Given that policy actors’ analysis and work are shaped by their respective organisation’s mandate, specific policy actors’ analysis of climate-related security risks continue to be informed in this way. When the climate security agenda entered the policy arena in the early 2000s, it originated from defence actors. Given the profound impacts climate change has—for instance on military installations, the context of missions, and the geopolitical landscape—it is understandable that defence actors analyse climate change. Climate change affects their mandate, too.

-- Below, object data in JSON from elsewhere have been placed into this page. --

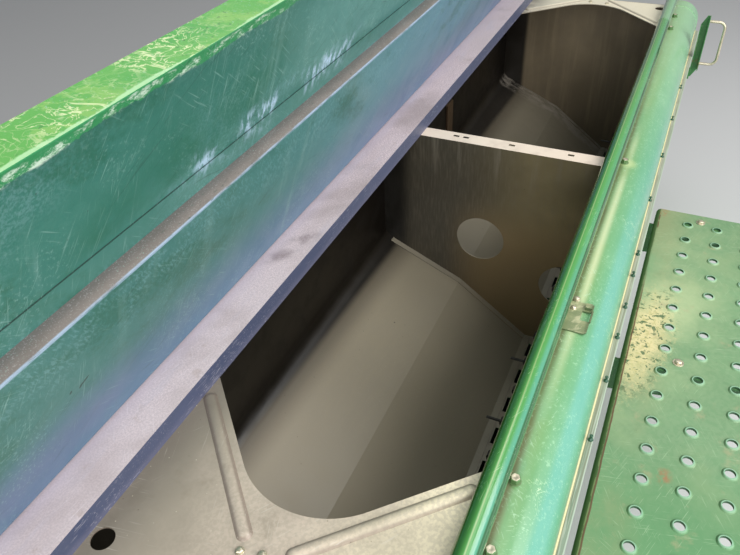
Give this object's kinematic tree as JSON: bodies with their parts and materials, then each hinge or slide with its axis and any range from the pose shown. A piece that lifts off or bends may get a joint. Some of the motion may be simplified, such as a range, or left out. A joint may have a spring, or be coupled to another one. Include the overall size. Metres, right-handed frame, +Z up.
{
  "type": "seed drill hopper with loading walkway",
  "caption": "Long sheet-metal seed hopper with an open hinged lid, a divider, rounded rims, a rear loading walkway, and metering units with their shafts underneath.",
  "frame": {"origin": "middle of the four bolts of the hopper's feet, on their mounting face", "axes": "+X along the hopper towards its shorter end, +Y towards the side of the lid's hinge, +Z up"},
  "size_m": [3.057, 1.19, 1.5142],
  "materials": {
    "green_paint": "green enamel, worn and dusty",
    "light_green_paint": "light green enamel, finely scratched",
    "faded_green_paint": "faded green enamel, sanded by boots",
    "lid_paint": "blue-green enamel under dust",
    "cream_paint": "cream paint, worn",
    "dusty_rim": "pale lavender-grey dusty paint",
    "worn_sheet": "bare sheet, beige dust",
    "inner_sheet": "bare sheet polished by grain, scratched",
    "black_plastic": "black moulded plastic",
    "cast_housing": "grey cast flange",
    "zinc_steel": "zinc plated",
    "shaft_steel": "bright drawn steel",
    "black_paint": "black enamel",
    "bright_rod": "chromed rod"
  },
  "bodies": {
    "hopper": {"front_and_floor_sheet": "inner_sheet", "rear_sheet": "inner_sheet", "trough_plate": "inner_sheet", "end_wall_near": "green_paint", "end_wall_far": "green_paint", "end_shelf_near": "worn_sheet", "end_shelf_far": "worn_sheet", "partition": "inner_sheet", "wall_strap": "inner_sheet", "front_rim": "dusty_rim", "rear_rim": "light_green_paint", "rim_edge_strip": "cream_paint", "rim_tube": "green_paint", "tube_saddles": "green_paint", "latch_plate": "light_green_paint", "metering_units": "black_plastic", "shaft_bearings": "cast_housing", "foot_near": "green_paint", "foot_far": "green_paint", "walkway_board": "faded_green_paint", "walkway_arms": "green_paint", "grab_handle": "zinc_steel", "handle_plate": "green_paint", "hinge_lugs": "green_paint", "strut_brackets": "zinc_steel"},
    "lid": {"lid_skin": "lid_paint", "lid_box": "lid_paint", "lid_end_near": "lid_paint", "lid_end_far": "lid_paint", "lid_hinge_pins": "zinc_steel", "lid_strut_studs": "zinc_steel", "lid_catch": "zinc_steel"},
    "agitator_rotor": {"agitator": "shaft_steel", "agitator_fingers": "cast_housing"},
    "metering_rotor": {"metering_shaft": "shaft_steel"},
    "near_cylinder": {"strut_cylinder_near": "black_paint"},
    "near_rod": {"strut_rod_near": "bright_rod"},
    "far_cylinder": {"strut_cylinder_far": "black_paint"},
    "far_rod": {"strut_rod_far": "bright_rod"}
  },
  "joints": [
    {"name": "lid_hinge", "type": "hinge", "parent": "hopper", "child": "lid", "pos_m": [0, 0.195, 0.888], "axis": [1, 0, 0], "range_deg": [0, 69]},
    {"name": "agitator_spin", "type": "hinge", "parent": "hopper", "child": "agitator_rotor", "pos_m": [0, -0.33, 0.23], "axis": [1, 0, 0], "continuous": true},
    {"name": "metering_spin", "type": "hinge", "parent": "hopper", "child": "metering_rotor", "pos_m": [0, -0.33, 0.115], "axis": [1, 0, 0], "continuous": true},
    {"name": "near_strut_pivot", "type": "hinge", "parent": "hopper", "child": "near_cylinder", "pos_m": [-1.575, 0.14, 0.65], "axis": [1, 0, 0], "range_deg": [-0.2, 36.6]},
    {"name": "near_strut_slide", "type": "slide", "parent": "near_cylinder", "child": "near_rod", "axis": [0, -0.0893, 0.996], "range_m": [-0.172, 0.001]},
    {"name": "far_strut_pivot", "type": "hinge", "parent": "hopper", "child": "far_cylinder", "pos_m": [1.372, 0.14, 0.65], "axis": [1, 0, 0], "range_deg": [-0.2, 36.6]},
    {"name": "far_strut_slide", "type": "slide", "parent": "far_cylinder", "child": "far_rod", "axis": [0, -0.0893, 0.996], "range_m": [-0.172, 0.001]}
  ],
  "couplings": [
    {"joint": "near_strut_pivot", "follows": "lid_hinge", "ratio": 0.525},
    {"joint": "near_strut_slide", "follows": "lid_hinge", "m_per_rad": -0.14158},
    {"joint": "far_strut_pivot", "follows": "lid_hinge", "ratio": 0.525},
    {"joint": "far_strut_slide", "follows": "lid_hinge", "m_per_rad": -0.14158}
  ]
}
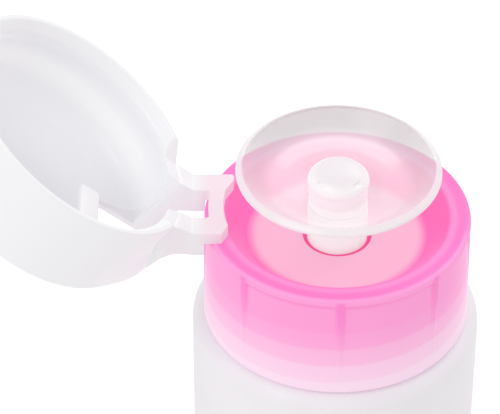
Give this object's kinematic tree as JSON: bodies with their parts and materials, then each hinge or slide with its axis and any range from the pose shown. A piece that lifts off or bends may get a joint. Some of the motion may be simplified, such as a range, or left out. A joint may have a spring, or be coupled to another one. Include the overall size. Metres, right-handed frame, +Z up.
{
  "type": "liquid dispenser bottle",
  "caption": "Small push-down pump bottle with a dished press plate, a screw collar and a hinged flip lid.",
  "frame": {"origin": "middle of the bottle's flat base, on the bottle's axis", "axes": "+Z up along the bottle's axis, +Y along the lid's hinge line, the lid opens towards -X"},
  "size_m": [0.0813, 0.0428, 0.1118],
  "materials": {
    "frosted": "frosted translucent",
    "pink": "glossy translucent pink",
    "white_translucent": "satin milky white",
    "clear": "polished clear",
    "white": "satin opaque white",
    "natural": "natural moulded",
    "seal": "soft matt seal",
    "steel": "bright wire and balls"
  },
  "bodies": {
    "bottle": {"bottle": "frosted"},
    "pump": {"pump_housing": "natural", "neck_gasket": "seal", "dip_tube": "natural", "ball_cage": "natural", "stem_guide": "natural", "pump_spring": "steel"},
    "collar": {"collar": "pink", "hinge_bracket": "white_translucent"},
    "lid": {"lid": "white_translucent"},
    "plunger": {"press_dish": "clear", "plunger_stem": "white", "outlet_cap": "white", "piston": "seal", "piston_seat": "natural"},
    "outlet_ball": {"outlet_ball": "steel"},
    "inlet_ball": {"inlet_ball": "steel"}
  },
  "joints": [
    {"name": "closure_lift", "type": "slide", "parent": "bottle", "child": "pump", "axis": [0, 0, 1], "range_m": [0, 0.0047]},
    {"name": "closure_turn", "type": "hinge", "parent": "pump", "child": "collar", "pos_m": [0, 0, 0.0727], "axis": [0, 0, 1], "range_deg": [0, 540]},
    {"name": "lid_hinge", "type": "hinge", "parent": "collar", "child": "lid", "pos_m": [-0.0213, 0, 0.0835], "axis": [0, 1, 0], "range_deg": [0, 141]},
    {"name": "dish_press", "type": "slide", "parent": "pump", "child": "plunger", "axis": [0, 0, -1], "range_m": [0, 0.006], "stiffness_N_per_m": 600, "springref_m": -0.008, "deforming": ["pump_spring"]},
    {"name": "outlet_ball_lift", "type": "slide", "parent": "plunger", "child": "outlet_ball", "axis": [0, 0, 1], "range_m": [0, 0.0006]},
    {"name": "inlet_ball_lift", "type": "slide", "parent": "pump", "child": "inlet_ball", "axis": [0, 0, 1], "range_m": [0, 0.0012]}
  ],
  "couplings": [
    {"joint": "closure_lift", "follows": "closure_turn", "m_per_rad": 0.000493}
  ]
}
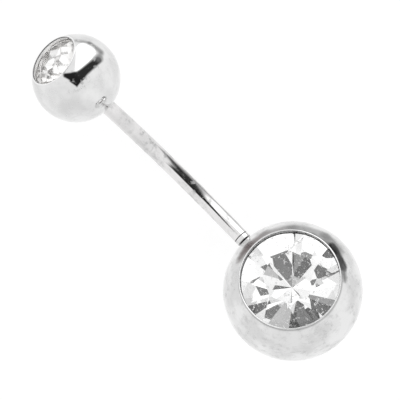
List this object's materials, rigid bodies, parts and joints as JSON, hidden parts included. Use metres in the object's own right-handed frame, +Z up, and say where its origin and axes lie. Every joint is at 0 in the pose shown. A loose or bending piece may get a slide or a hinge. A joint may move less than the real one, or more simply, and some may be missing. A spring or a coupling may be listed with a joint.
{
  "type": "navel ring",
  "caption": "Curved bar with a small round ball at one end and a large round ball at the other, a clear cut stone set in each ball; the small ball comes off its threaded end.",
  "frame": {"origin": "on the surface that the ring rests on, under the middle of its bounding box", "axes": "+X from the small ball to the large ball, +Z up, +Y to the side that the bend leans towards at its lowest point"},
  "size_m": [0.0238, 0.008, 0.0078],
  "materials": {
    "bar_steel": "polished",
    "ball_steel": "polished",
    "stone": "gloss"
  },
  "bodies": {
    "ring": {"bar": "bar_steel", "bottom_ball": "ball_steel", "bottom_stone": "stone"},
    "top": {"top_ball": "ball_steel", "top_stone": "stone"}
  },
  "joints": [
    {"name": "top_ball_off", "type": "slide", "parent": "ring", "child": "top", "axis": [-0.9301, -0.0777, 0.3591], "range_m": [0, 0.0024]}
  ]
}
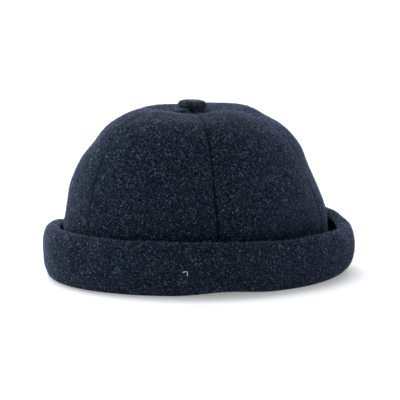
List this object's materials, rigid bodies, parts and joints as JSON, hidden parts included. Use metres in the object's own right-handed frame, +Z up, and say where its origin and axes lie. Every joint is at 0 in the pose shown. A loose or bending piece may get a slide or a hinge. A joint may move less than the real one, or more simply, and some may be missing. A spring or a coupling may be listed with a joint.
{
  "type": "docker cap",
  "caption": "Brimless round wool cap of six sewn gores with a cloth-covered button on top and a deep turned-up cuff.",
  "frame": {"origin": "on the surface that the cap rests on, under the middle of the cuff", "axes": "+Z up through the crown, -Y towards the front of the cap, +X towards the wearer's left side"},
  "size_m": [0.2128, 0.2364, 0.1242],
  "materials": {
    "crown_cloth": "milled wool melton, dark navy melange with pale kemp fibres",
    "cuff_cloth": "milled wool melton, dark navy melange with pale kemp fibres",
    "button_cloth": "the same wool cloth stretched over a button mould"
  },
  "bodies": {
    "root": {"gore_front_right": "crown_cloth", "gore_right": "crown_cloth", "gore_back_right": "crown_cloth", "gore_back_left": "crown_cloth", "gore_left": "crown_cloth", "gore_front_left": "crown_cloth", "cuff": "cuff_cloth", "top_button": "button_cloth"}
  },
  "joints": []
}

Nevertheless, the security analysis of climate change should not be limited to the defence actors’ perspectives. It also has to address other dimensions of security, most notably human security risks. The seminar discussions focusing on the US defence and military demonstrated also these actors’ insights that climate change has to be dealt with in a much broader context and that their mandate is limited to certain areas. Partly, the discussion reveals a frustration that the climate change debate now returns to be confined to the military. One participant explained that the reason for why defence and military actors are still able to be vocal on climate change is their strong status in US society; the White house simply has less ability to dictate what the defence actors should do. This development, nonetheless, circumscribes the security framings employed. Moreover, it inhibits a much-needed public debate in the US about the causes and impacts of climate change, and the transformation of societies to a climate changed world.